The correct way to measure tax revenues and government outlays is as a percentage of gross domestic product, in the same way the burden of your home mortgage is directly related to your income. You may be shocked to learn that even though federal government tax revenues and spending have increased almost twentyfold in the last 40 years, they have barely budged as a percent of GDP.

For instance, federal tax revenues were 17.5 percent of GDP in 1962 and were an almost identical 17.9 percent of GDP last year. Over this 40-year period federal tax revenues have never been lower than 17 percent (1965) or higher than 20.8 percent (2000) of GDP. Likewise, federal expenditures have ranged from a low of 17.2 percent (1965) to a high of 23.5 percent (1983) of GDP over this same 40-year period.

Despite the fact that federal revenues have varied little (as a percentage of GDP) over the last 40 years, there has been an enormous variation in top tax rates. When Ronald Reagan took office, the top individual tax rate was 70 percent and by 1986 it was down to only 28 percent. All Americans received at least a 30 percent tax rate cut; yet federal tax revenues as a percent of GDP were almost unchanged during the Reagan presidency (from 18.9 percent in 1980 to 18.1 percent in 1988).

What did change, however, was the rate of economic growth, which was more than 50 percent higher for the seven years after the Reagan tax cuts compared with the previous seven years. This increase in economic growth, plus some reductions in tax credits and deductions, almost entirely offset the effect of the rate reductions. Rapid economic growth, unlike government spending programs, proved to be the most effective way to reduce unemployment and poverty, and create opportunity for the disadvantaged.

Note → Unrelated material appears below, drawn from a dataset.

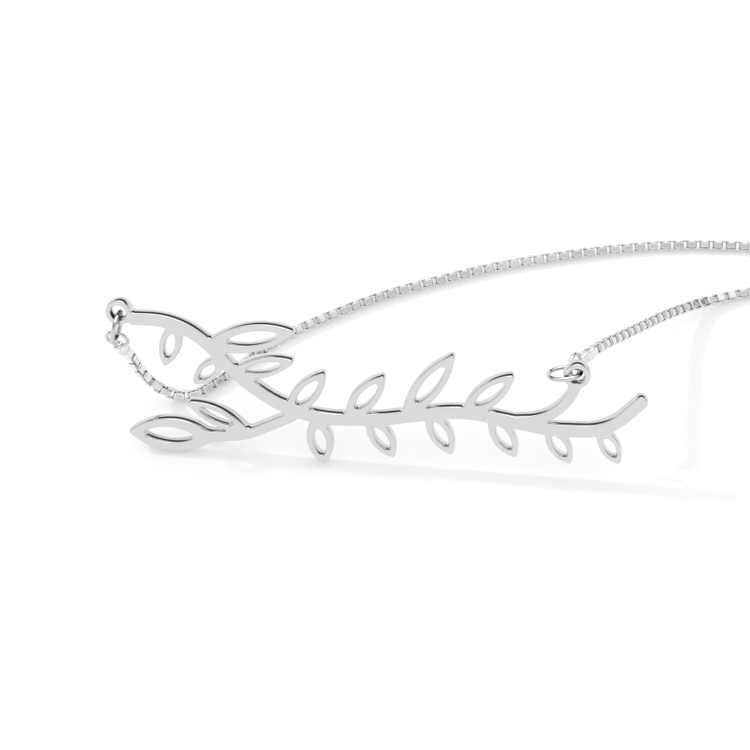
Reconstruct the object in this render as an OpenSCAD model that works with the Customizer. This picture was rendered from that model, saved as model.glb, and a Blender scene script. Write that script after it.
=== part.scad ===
// Necklace with a flat pierced nameplate on a fine box chain, set down on a table.
// The plate stands on its two lowest points and leans back, and the chain lies behind it.
// Millimetres, +Z up. The origin is the middle of the footprint, on the table.

/* [Nameplate] */
// Width of the plate, from the left eyelet to the tip of the tail
plate_w = 42; // [38:0.5:48]
// Height of the artwork above the table, measured up the plate
plate_h = 12.5; // [11.5:0.1:14]
// Thickness of the metal sheet
sheet_t = 1.1; // [0.8:0.05:1.3]
// Width of the cut stem
line_w = 1.1; // [0.9:0.05:1.4]
// Share of a leaf's width that its slit takes
slit_share = 0.42; // [0.3:0.02:0.5]
// Lean of the standing plate, back from upright
lean = 18; // [12:1:22]

/* [Eyelets] */
// Outer diameter of the two eyelets
eye_d = 2.1; // [1.9:0.05:2.4]
// Bore of the two eyelets
eye_bore = 1.1; // [0.95:0.05:1.2]

/* [Rings] */
// Outer diameter of the jump rings in the eyelets
jump_d = 2.85; // [2.7:0.05:3.2]
// Wire of the jump rings
jump_wire = 0.35; // [0.25:0.01:0.38]
// Outer diameter of the end rings soldered to the chain
end_d = 2; // [1.8:0.05:2.3]
// Wire of the end rings
end_wire = 0.3; // [0.25:0.01:0.35]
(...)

The nonpartisan Congressional Budget Office (CBO) has just released its analysis of the effects of the President Bush’s tax and spending package. They found that without the president’s tax cut, federal tax revenues will rise to 20.6 percent of GDP, up from last year’s 17.9 percent; but even with the president’s tax cut, taxes will still rise as a percentage of GDP to 18.8 percent in 2012. As we get wealthier, tax revenues increase as a percentage of GDP because of our progressive tax system. In order to keep the tax burden constant, we need to have periodic tax cuts even larger than the ones the president has proposed.

Some of the critics of the proposed tax cut claim the planned deficit spending will increase interest rates. Here again, the facts do not support the criticism. What is important is the total federal debt burden, not year-to-year changes in the deficit.

If the total debt burden rises as a percentage of GDP, it can crowd out private investment thus causing a reduction in investment or a rise in interest rates. However, again according to CBO, the total debt burden will actually shrink as a percent of GDP under the president’s plan (from 34.3 percent in 2002 to 33.1 percent of GDP in 2012). The fact is the U.S. could run a small deficit forever and still reduce the debt burden, in the same way as an individual can take on more debt each year provided that the cost of servicing this additional debt is smaller than the rise in the individual’s income.

At current levels, the debt is not a problem. At the end of WW II it was more than 100 percent of GDP and as late as 1995 is was almost 50 percent of GDP, and we did just fine. Ironically, the only time our debt burden was less than 30 percent in the last 60 years was in the 1970s, which were characterized by high inflation and interest rates and low growth.

What kind of tax cut should we have? Nobel Prize-winning economist Robert Lucas presented an important paper in January of this year, in which he says: “There remain important gains in welfare from better fiscal policies, but I argue that these are gains from providing people with better incentives to work and to save, not from better fine tuning of spending flows.” Mr. Lucas found that reducing capital income taxation from its current level to zero (using other taxes to support an unchanged rate of government spending) would result in overall welfare gains of “perhaps 2 to 4 percent of annual consumption, in perpetuity.”

President Bush’s proposal to eliminate the double tax on dividends is a good first step but, if we would remove all taxes from productive savings and investment, such as taxes on interest and capital gains, almost all Americans including the poorest would see their real incomes grow at roughly twice the present rate — forever. Those who oppose tax cuts on savings and investment because they think the rich would benefit are in fact punishing the poor. President Reagan understood that one wins a war, the Cold War, by being resolute; and he understood that one strengthens the economy not only by having good policies, but also by educating the press and the American people every day as to why those policies are right and necessary. President Bush is being resolute on the war on terrorism, but he also should create an army of knowledgeable supporters to educate the press and people about the needed growth-enhancing tax policy to avoid losing the economic war.

Richard W. Rahn is an adjunct scholar of the Cato Institute.